Some argue that the SEC shouldn’t have a role in protecting consumers from their financial choices, while others contend the SEC needs to look beyond wealth when determining eligibility. Lawmakers debated the extent to which the SEC should restrict investors from participating and the methods the agency should use to qualify investors in a House hearing last February.
The SEC staff report includes both suggestions that would tighten eligibility requirements and those that would expand access to more investors, but the SEC could take action in both directions simultaneously. For example, the agency may make it easier for certain investors to qualify by introducing new measures of investor knowledge and experience while also making it harder for investors to qualify based on net worth and income alone.
The intent of all this is to allow the right pool of investors to participate—those who understand the risks and can sustain the losses—rather than simply increasing or decreasing the share of investors who are eligible to participate.
These are some of the proposals the SEC is evaluating.
Rethinking retirement savings
Employees are playing a greater role in funding their retirement accounts now than when Regulation D went into effect in 1982. While defined benefit plans were once more common, the number of participants in defined contribution plans grew from 23.4 million in 1982 to 85.3 million in 2020. Some commenters say a well-stocked retirement account isn’t an appropriate indication of sophistication.
The report also notes that while retired or near-retired adults may have high account balances that allow them to qualify as accredited investors, they may have difficulty recovering from financial losses due to having few earning years left. If the SEC were to exclude retirement savings when calculating an investor’s net worth, that would shrink the pool of accredited investors who qualify based on net worth from 12.5% of households to 8.8% of households.

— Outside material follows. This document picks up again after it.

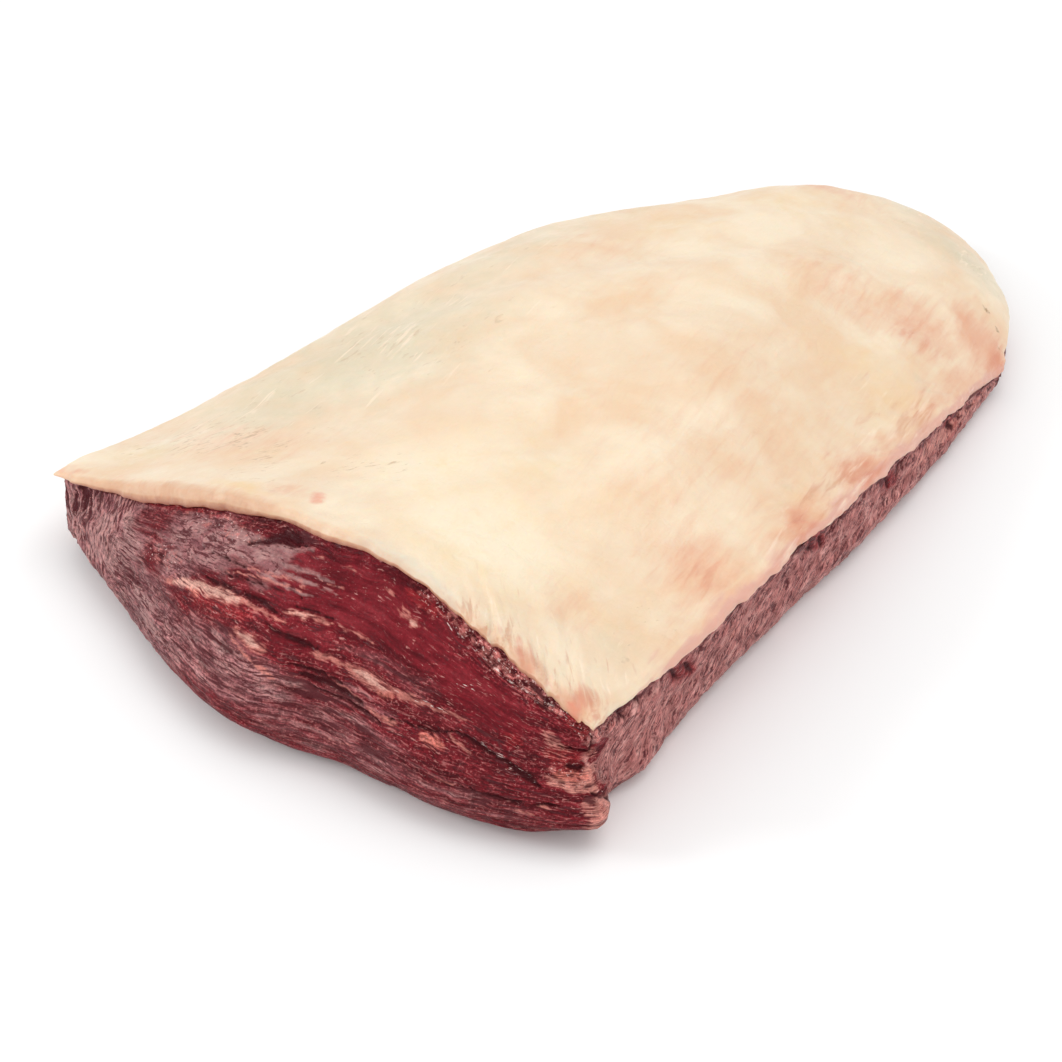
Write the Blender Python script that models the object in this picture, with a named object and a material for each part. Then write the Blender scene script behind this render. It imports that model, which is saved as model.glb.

Concerns about the new professional credentials qualification
Some commenters expressed concern over whether the three investment professional licenses that have allowed individuals to qualify since 2020 are sufficient measures of an investor’s capability to bear losses, with some recommending the addition of an experience requirement. Commenters also cautioned the SEC not to consider additional professional credentials because broad criteria may lead to weaker investor protections.
Changing the thresholds for net worth and income
Some commenters have suggested changing the net worth or income thresholds required to become an accredited investor, either with a one-time adjustment or on an ongoing basis, to account for inflation. The report notes that if the established income and net worth thresholds were adjusted for inflation, that would reduce the share of households that qualify to between 5.7% to 6.51%, depending on the inflation adjustment method applied.
The Small Business Advisory Committee suggested lowering the thresholds in certain areas of the country where a lower cost of living would allow individuals of a lower net worth to weather financial losses while periodically increasing all thresholds on an indexed basis. Other commenters suggested abandoning the financial thresholds altogether in favor of other metrics that would provide more equitable access to Regulation D offerings.
Measuring sophistication in new ways
The SEC’s Small Business Forum brought recommendations that the agency consider other ways of demonstrating sophistication. Similarly, an annual report from the SEC’s Office of the Advocate for Small Business Capital Formation suggested adding other qualifying professional licenses and other ways of evaluating investment savvy in lieu of net worth or income requirements.
An alternative to a fixed threshold
The Investor Advisory Committee suggested looking at alternative approaches to protecting investors from unbearable risks.
For example, the SEC could cap investments in private companies at a share of the investor’s income or assets. The SEC could pair that approach with a financial sophistication requirement that might include new ways of demonstrating a sophisticated level of knowledge. Another idea from the Small Business Forum was for the SEC to allow anyone to be an accredited investor as long as their investments don’t exceed 10% of their income or assets, whichever is greater.
Why the Definition Matters
The SEC has historically maintained that the definition of an accredited investor is “intended to encompass those persons whose financial sophistication and ability to sustain the risk of loss of investment or ability to fend for themselves render the protections of the Securities Act’s registration process unnecessary.” In interpreting that definition, the SEC has come up with several ways to establish eligibility, which have evolved over the years but are grounded in the principle that an accredited investor should “have access to the kind of information which registration would disclose,” according to the staff report.
While some people argue that the government should not be responsible for protecting consumers from making poor choices, Americans on both sides of the political spectrum overwhelmingly support consumer protection initiatives. Restricting unregistered offerings to accredited investors is a critical consumer protection measure because many Americans lack the financial education to comprehend private investments, which have a relatively high risk profile.
For example, just 57% of Americans are considered financially literate, meaning they can accurately answer three out of four questions regarding risk diversification, inflation, interest, and compound interest, according to a survey by S&P Global. A greater share of people in higher-income groups are financially literate. To make an informed investment decision, a person would need to understand all four of these concepts and more. Furthermore, more than half of Americans have less than three months of expenses saved, according to a report from Bankrate.
It follows that only a small share of the population should be eligible to be accredited. But how small is too small? There are a couple of issues with any measure that reduces the number of potential investors:
- Fewer accredited investors would have a disparate impact on startups, particularly businesses owned by women or people of color and founders located in middle America, which tend to rely more on funding from angel investors. That would, in turn, suppress job creation.
- Private investments can be an excellent avenue to building wealth, and the incidence of fraud is minimal. Tighter requirements for accredited investors could mean that many Americans get left behind.
Notably, only a small fraction of the people who are eligible actually invest in private offerings. The gap could be explained by a general lack of education about the available opportunities or that most Americans prefer a risk-averse investment strategy.
The Bottom Line
Still, the SEC should strive to avoid actions that may suppress business growth unless they are necessary to protect consumers from unwittingly sustaining an unrecoverable financial loss. The revision of the accredited investor definition is, therefore, a critical decision for the SEC, and as an investor, your opinion matters, no matter if the changes would affect your eligibility.